Give the listing below again in full, exactly as written.

Source data
>> Begin
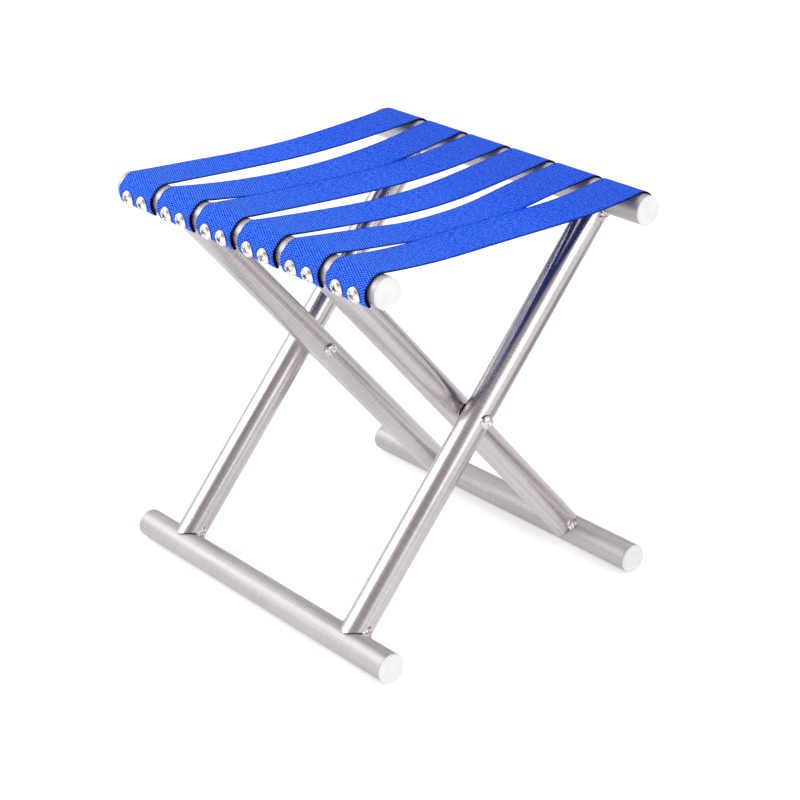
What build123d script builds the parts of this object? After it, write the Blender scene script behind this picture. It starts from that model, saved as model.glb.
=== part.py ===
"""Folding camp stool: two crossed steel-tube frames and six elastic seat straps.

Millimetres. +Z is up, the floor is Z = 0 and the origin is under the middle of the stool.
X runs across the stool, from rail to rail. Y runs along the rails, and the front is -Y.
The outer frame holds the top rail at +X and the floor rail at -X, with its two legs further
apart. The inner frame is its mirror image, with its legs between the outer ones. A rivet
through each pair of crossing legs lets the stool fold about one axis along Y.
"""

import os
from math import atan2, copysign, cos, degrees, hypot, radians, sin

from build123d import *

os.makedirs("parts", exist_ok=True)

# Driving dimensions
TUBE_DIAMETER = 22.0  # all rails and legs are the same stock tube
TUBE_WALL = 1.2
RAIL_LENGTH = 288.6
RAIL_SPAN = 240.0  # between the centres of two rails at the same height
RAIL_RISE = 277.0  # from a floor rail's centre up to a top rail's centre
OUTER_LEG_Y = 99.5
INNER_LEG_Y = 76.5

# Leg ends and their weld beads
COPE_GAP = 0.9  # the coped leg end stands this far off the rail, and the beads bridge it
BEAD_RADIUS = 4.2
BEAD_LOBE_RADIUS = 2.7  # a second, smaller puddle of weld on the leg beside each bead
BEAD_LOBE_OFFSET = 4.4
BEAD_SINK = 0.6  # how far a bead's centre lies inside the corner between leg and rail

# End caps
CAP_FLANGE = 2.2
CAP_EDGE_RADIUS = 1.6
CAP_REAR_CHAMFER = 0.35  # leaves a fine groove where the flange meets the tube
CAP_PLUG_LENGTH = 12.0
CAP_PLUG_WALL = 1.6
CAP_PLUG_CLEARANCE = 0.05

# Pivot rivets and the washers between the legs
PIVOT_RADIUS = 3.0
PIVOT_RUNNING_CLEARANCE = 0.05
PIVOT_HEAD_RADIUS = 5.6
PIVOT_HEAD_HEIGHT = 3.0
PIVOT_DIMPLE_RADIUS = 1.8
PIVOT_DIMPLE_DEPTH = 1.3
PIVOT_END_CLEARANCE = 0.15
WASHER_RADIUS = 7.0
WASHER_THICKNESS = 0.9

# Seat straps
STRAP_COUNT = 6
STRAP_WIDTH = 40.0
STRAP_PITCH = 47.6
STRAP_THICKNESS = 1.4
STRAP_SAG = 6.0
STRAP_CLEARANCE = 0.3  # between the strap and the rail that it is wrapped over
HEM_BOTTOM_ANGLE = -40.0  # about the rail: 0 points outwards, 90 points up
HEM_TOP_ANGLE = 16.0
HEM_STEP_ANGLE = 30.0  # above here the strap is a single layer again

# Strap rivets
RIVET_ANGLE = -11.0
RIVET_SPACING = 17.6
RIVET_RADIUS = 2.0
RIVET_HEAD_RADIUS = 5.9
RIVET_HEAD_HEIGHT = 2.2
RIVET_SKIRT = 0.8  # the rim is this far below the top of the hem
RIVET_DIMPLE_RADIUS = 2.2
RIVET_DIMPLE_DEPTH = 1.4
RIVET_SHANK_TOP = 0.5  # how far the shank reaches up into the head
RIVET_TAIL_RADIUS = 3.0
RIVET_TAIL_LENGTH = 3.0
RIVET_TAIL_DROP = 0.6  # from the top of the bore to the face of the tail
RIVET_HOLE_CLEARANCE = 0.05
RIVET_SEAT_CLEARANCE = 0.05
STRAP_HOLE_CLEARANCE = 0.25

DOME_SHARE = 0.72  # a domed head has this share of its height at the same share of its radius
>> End
Exercise solution
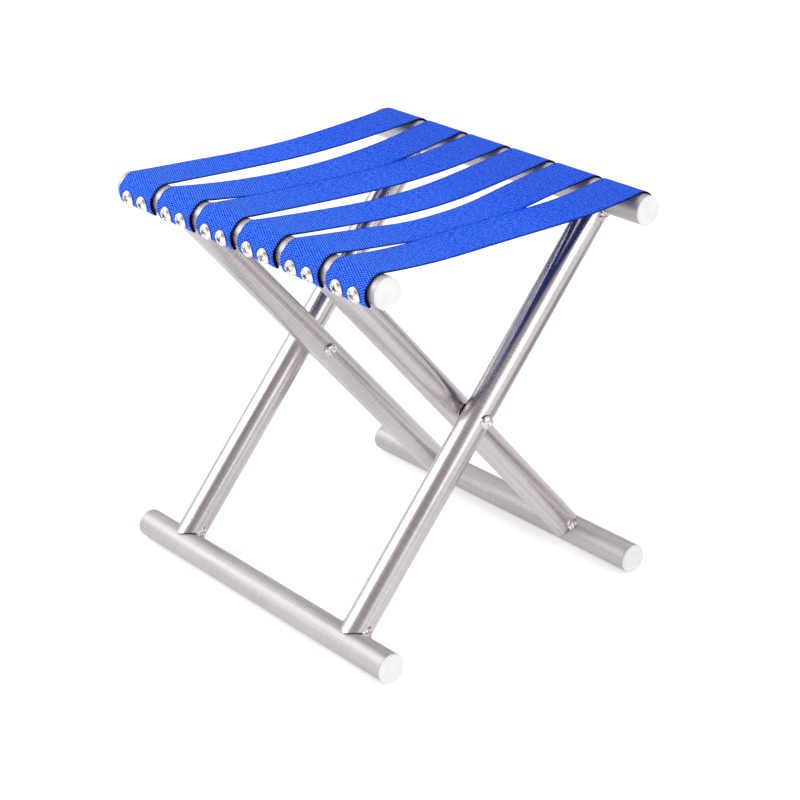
What build123d script builds the parts of this object? After it, write the Blender scene script behind this picture. It starts from that model, saved as model.glb.
=== part.py ===
"""Folding camp stool: two crossed steel-tube frames and six elastic seat straps.

Millimetres. +Z is up, the floor is Z = 0 and the origin is under the middle of the stool.
X runs across the stool, from rail to rail. Y runs along the rails, and the front is -Y.
The outer frame holds the top rail at +X and the floor rail at -X, with its two legs further
apart. The inner frame is its mirror image, with its legs between the outer ones. A rivet
through each pair of crossing legs lets the stool fold about one axis along Y.
"""

import os
from math import atan2, copysign, cos, degrees, hypot, radians, sin

from build123d import *

os.makedirs("parts", exist_ok=True)

# Driving dimensions
TUBE_DIAMETER = 22.0  # all rails and legs are the same stock tube
TUBE_WALL = 1.2
RAIL_LENGTH = 288.6
RAIL_SPAN = 240.0  # between the centres of two rails at the same height
RAIL_RISE = 277.0  # from a floor rail's centre up to a top rail's centre
OUTER_LEG_Y = 99.5
INNER_LEG_Y = 76.5

# Leg ends and their weld beads
COPE_GAP = 0.9  # the coped leg end stands this far off the rail, and the beads bridge it
BEAD_RADIUS = 4.2
BEAD_LOBE_RADIUS = 2.7  # a second, smaller puddle of weld on the leg beside each bead
BEAD_LOBE_OFFSET = 4.4
BEAD_SINK = 0.6  # how far a bead's centre lies inside the corner between leg and rail

# End caps
CAP_FLANGE = 2.2
CAP_EDGE_RADIUS = 1.6
CAP_REAR_CHAMFER = 0.35  # leaves a fine groove where the flange meets the tube
CAP_PLUG_LENGTH = 12.0
CAP_PLUG_WALL = 1.6
CAP_PLUG_CLEARANCE = 0.05

# Pivot rivets and the washers between the legs
PIVOT_RADIUS = 3.0
PIVOT_RUNNING_CLEARANCE = 0.05
PIVOT_HEAD_RADIUS = 5.6
PIVOT_HEAD_HEIGHT = 3.0
PIVOT_DIMPLE_RADIUS = 1.8
PIVOT_DIMPLE_DEPTH = 1.3
PIVOT_END_CLEARANCE = 0.15
WASHER_RADIUS = 7.0
WASHER_THICKNESS = 0.9

# Seat straps
STRAP_COUNT = 6
STRAP_WIDTH = 40.0
STRAP_PITCH = 47.6
STRAP_THICKNESS = 1.4
STRAP_SAG = 6.0
STRAP_CLEARANCE = 0.3  # between the strap and the rail that it is wrapped over
HEM_BOTTOM_ANGLE = -40.0  # about the rail: 0 points outwards, 90 points up
HEM_TOP_ANGLE = 16.0
HEM_STEP_ANGLE = 30.0  # above here the strap is a single layer again

# Strap rivets
RIVET_ANGLE = -11.0
RIVET_SPACING = 17.6
RIVET_RADIUS = 2.0
RIVET_HEAD_RADIUS = 5.9
RIVET_HEAD_HEIGHT = 2.2
RIVET_SKIRT = 0.8  # the rim is this far below the top of the hem
RIVET_DIMPLE_RADIUS = 2.2
RIVET_DIMPLE_DEPTH = 1.4
RIVET_SHANK_TOP = 0.5  # how far the shank reaches up into the head
RIVET_TAIL_RADIUS = 3.0
RIVET_TAIL_LENGTH = 3.0
RIVET_TAIL_DROP = 0.6  # from the top of the bore to the face of the tail
RIVET_HOLE_CLEARANCE = 0.05
RIVET_SEAT_CLEARANCE = 0.05
STRAP_HOLE_CLEARANCE = 0.25

DOME_SHARE = 0.72  # a domed head has this share of its height at the same share of its radius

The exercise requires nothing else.